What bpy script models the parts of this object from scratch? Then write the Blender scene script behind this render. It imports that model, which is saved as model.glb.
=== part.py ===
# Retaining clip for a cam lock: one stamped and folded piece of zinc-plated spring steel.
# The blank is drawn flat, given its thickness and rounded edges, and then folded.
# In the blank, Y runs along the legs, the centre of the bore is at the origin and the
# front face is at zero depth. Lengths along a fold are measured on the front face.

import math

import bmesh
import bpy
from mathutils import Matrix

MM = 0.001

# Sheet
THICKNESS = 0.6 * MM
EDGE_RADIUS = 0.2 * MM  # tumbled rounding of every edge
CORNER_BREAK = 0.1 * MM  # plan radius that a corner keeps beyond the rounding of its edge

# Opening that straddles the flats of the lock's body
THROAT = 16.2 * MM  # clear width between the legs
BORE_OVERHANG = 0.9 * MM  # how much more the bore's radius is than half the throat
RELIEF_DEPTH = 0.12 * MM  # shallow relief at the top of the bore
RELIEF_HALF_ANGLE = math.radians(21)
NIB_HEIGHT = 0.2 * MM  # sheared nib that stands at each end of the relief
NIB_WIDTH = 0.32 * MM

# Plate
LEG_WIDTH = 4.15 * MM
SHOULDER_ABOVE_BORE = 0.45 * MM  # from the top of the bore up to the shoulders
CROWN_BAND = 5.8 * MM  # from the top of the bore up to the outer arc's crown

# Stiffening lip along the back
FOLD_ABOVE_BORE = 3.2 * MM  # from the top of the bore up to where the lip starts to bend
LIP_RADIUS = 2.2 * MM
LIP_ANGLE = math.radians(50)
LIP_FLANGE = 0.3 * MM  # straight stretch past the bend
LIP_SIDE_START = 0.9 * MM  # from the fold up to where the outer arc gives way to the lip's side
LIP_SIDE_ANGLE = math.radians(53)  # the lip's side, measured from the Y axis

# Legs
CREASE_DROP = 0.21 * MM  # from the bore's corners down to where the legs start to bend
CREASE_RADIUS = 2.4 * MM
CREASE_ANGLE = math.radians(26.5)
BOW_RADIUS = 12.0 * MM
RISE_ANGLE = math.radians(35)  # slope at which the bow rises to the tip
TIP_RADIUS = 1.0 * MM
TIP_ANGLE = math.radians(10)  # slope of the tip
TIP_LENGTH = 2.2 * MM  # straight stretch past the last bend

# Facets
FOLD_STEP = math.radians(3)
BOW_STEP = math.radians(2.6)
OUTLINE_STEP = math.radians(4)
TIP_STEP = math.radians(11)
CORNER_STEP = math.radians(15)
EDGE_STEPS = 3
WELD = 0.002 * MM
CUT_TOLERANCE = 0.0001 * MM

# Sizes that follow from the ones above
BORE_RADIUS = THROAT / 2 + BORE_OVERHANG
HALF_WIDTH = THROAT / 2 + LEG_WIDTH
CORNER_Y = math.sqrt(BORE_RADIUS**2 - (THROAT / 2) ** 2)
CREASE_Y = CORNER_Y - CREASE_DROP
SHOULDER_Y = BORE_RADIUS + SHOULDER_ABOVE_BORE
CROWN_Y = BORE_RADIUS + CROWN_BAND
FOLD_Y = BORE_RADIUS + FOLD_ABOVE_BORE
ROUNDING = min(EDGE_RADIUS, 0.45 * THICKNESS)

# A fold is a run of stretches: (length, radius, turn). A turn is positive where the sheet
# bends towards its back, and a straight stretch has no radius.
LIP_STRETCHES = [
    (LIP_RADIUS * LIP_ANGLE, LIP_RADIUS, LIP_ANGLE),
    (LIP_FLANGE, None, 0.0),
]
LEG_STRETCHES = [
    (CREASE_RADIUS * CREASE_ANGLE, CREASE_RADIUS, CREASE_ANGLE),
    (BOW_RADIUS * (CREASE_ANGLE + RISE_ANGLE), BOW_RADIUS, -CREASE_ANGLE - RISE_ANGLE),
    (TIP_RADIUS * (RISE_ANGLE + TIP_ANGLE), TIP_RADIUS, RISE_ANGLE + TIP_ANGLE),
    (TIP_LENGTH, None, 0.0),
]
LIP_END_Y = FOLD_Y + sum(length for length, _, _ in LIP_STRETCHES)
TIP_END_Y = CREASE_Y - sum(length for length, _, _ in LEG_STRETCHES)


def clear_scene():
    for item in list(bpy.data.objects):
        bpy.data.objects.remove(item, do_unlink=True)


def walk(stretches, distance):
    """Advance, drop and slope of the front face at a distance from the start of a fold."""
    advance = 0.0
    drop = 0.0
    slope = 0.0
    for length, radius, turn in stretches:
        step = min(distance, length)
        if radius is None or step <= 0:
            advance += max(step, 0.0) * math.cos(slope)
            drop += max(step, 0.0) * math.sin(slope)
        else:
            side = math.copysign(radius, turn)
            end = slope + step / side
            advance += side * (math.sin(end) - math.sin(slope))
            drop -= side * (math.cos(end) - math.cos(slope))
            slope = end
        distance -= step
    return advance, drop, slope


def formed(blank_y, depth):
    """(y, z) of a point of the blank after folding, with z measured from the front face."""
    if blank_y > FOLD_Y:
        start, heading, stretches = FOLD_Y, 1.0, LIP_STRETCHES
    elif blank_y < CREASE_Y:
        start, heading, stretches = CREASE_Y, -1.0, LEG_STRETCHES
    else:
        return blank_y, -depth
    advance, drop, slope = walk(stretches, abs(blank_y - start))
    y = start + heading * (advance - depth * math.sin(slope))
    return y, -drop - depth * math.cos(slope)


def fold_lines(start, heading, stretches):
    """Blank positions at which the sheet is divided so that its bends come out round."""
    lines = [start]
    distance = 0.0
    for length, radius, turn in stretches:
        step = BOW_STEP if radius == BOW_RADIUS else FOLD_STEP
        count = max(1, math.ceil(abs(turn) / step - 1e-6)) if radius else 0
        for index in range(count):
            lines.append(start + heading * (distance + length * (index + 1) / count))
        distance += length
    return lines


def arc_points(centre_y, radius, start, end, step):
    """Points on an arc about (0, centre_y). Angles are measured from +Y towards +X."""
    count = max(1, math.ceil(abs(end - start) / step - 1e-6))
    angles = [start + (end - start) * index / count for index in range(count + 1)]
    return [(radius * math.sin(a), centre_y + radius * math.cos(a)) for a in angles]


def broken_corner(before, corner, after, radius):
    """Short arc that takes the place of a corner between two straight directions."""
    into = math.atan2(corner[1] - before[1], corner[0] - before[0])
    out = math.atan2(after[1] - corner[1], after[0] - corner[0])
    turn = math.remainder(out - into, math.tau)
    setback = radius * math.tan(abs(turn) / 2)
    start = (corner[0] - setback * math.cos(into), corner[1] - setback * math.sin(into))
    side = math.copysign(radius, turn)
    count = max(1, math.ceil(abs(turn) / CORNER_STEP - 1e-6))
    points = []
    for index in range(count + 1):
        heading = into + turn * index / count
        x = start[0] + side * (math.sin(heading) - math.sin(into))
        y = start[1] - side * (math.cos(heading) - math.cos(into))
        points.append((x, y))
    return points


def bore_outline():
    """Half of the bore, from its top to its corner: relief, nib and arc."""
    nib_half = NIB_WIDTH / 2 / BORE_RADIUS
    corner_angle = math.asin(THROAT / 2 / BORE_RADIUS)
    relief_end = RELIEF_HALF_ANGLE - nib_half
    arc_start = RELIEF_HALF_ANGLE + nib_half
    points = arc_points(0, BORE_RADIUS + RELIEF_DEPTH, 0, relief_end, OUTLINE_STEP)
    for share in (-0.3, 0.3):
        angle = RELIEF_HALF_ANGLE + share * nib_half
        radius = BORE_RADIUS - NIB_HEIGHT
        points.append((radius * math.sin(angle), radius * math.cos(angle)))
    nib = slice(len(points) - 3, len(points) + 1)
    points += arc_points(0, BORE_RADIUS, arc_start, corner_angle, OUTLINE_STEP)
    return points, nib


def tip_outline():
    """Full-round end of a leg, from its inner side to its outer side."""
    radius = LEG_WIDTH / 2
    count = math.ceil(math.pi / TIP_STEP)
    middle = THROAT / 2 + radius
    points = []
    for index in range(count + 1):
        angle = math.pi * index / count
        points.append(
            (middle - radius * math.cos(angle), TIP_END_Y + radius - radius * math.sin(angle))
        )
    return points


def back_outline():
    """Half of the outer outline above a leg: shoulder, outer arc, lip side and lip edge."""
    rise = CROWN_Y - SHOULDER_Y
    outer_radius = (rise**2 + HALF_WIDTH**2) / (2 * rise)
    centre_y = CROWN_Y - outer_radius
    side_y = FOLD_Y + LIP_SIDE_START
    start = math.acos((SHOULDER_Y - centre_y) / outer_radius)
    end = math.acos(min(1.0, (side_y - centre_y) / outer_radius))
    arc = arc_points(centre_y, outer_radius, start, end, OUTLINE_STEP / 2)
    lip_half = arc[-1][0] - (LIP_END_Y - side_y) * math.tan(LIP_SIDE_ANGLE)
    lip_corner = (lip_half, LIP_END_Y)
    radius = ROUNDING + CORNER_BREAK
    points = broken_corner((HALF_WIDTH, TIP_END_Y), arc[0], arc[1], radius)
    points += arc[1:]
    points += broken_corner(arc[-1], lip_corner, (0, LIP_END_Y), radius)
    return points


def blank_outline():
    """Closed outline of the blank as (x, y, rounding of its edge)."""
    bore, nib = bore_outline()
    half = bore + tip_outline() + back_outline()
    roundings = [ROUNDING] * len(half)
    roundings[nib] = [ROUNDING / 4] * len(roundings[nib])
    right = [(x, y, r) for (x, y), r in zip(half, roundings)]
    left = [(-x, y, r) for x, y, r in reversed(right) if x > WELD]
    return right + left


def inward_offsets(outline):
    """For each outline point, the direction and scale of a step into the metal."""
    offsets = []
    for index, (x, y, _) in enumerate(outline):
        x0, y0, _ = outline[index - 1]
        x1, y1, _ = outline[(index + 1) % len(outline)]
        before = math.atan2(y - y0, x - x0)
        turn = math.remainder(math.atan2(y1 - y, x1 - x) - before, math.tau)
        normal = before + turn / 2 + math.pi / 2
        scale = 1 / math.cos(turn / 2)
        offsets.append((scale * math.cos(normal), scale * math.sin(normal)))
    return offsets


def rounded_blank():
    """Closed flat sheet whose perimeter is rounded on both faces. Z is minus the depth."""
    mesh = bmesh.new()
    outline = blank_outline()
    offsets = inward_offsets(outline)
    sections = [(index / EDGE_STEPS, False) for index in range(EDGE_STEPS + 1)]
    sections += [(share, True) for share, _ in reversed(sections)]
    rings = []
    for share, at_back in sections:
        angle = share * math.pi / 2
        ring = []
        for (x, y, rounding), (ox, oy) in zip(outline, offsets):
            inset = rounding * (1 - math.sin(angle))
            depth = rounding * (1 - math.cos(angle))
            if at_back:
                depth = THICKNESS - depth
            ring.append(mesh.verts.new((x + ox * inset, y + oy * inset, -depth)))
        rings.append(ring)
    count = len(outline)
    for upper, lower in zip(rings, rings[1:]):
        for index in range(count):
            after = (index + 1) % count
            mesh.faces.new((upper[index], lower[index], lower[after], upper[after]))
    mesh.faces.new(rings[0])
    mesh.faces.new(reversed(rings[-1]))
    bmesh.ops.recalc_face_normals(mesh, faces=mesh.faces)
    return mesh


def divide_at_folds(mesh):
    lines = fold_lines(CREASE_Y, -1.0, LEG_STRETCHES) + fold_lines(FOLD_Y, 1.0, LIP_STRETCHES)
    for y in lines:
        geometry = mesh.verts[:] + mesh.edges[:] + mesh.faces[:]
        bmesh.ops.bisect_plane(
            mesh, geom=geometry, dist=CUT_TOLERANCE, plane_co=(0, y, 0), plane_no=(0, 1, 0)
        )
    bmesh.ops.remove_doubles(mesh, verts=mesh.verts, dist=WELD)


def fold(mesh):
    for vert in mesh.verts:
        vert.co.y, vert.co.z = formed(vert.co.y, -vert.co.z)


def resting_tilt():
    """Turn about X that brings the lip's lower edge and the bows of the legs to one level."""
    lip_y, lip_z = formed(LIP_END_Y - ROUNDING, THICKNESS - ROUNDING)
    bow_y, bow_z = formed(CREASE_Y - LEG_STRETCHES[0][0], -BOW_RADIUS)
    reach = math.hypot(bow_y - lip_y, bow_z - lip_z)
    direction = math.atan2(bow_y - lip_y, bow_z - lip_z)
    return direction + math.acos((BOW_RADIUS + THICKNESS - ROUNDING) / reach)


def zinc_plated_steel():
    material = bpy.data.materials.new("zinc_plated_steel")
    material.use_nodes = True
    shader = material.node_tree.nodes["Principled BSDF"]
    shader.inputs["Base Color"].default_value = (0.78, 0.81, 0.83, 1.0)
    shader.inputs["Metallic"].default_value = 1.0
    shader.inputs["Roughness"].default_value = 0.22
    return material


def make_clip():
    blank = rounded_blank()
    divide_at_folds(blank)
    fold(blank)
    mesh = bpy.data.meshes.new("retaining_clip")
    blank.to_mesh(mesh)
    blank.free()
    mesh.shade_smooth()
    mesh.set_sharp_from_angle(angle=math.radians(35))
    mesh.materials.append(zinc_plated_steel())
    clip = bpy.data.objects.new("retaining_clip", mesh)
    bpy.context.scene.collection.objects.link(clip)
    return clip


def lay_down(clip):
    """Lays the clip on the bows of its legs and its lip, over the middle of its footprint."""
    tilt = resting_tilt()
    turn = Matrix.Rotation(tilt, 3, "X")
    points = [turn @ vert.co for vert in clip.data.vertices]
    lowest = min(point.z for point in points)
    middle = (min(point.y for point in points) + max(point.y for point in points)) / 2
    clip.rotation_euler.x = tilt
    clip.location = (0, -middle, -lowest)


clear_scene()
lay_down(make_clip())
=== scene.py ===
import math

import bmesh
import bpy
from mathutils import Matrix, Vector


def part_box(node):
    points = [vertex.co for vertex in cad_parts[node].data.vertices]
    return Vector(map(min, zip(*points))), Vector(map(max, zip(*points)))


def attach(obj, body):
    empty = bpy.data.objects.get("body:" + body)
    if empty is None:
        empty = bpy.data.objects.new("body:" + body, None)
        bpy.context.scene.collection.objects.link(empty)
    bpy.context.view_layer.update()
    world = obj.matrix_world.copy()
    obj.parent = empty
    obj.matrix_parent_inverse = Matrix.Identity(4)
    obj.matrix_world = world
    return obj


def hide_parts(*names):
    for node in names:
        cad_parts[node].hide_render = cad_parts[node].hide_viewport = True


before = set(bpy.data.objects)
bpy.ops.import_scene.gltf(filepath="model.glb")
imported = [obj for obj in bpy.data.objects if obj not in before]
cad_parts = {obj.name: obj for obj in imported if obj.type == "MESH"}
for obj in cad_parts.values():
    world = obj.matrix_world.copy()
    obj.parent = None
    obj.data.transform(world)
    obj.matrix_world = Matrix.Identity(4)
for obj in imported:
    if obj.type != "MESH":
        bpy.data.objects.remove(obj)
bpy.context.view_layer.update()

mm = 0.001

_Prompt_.
Lines containing "mathutils" are to be counted. State the total and add nothing.

_Result_.
2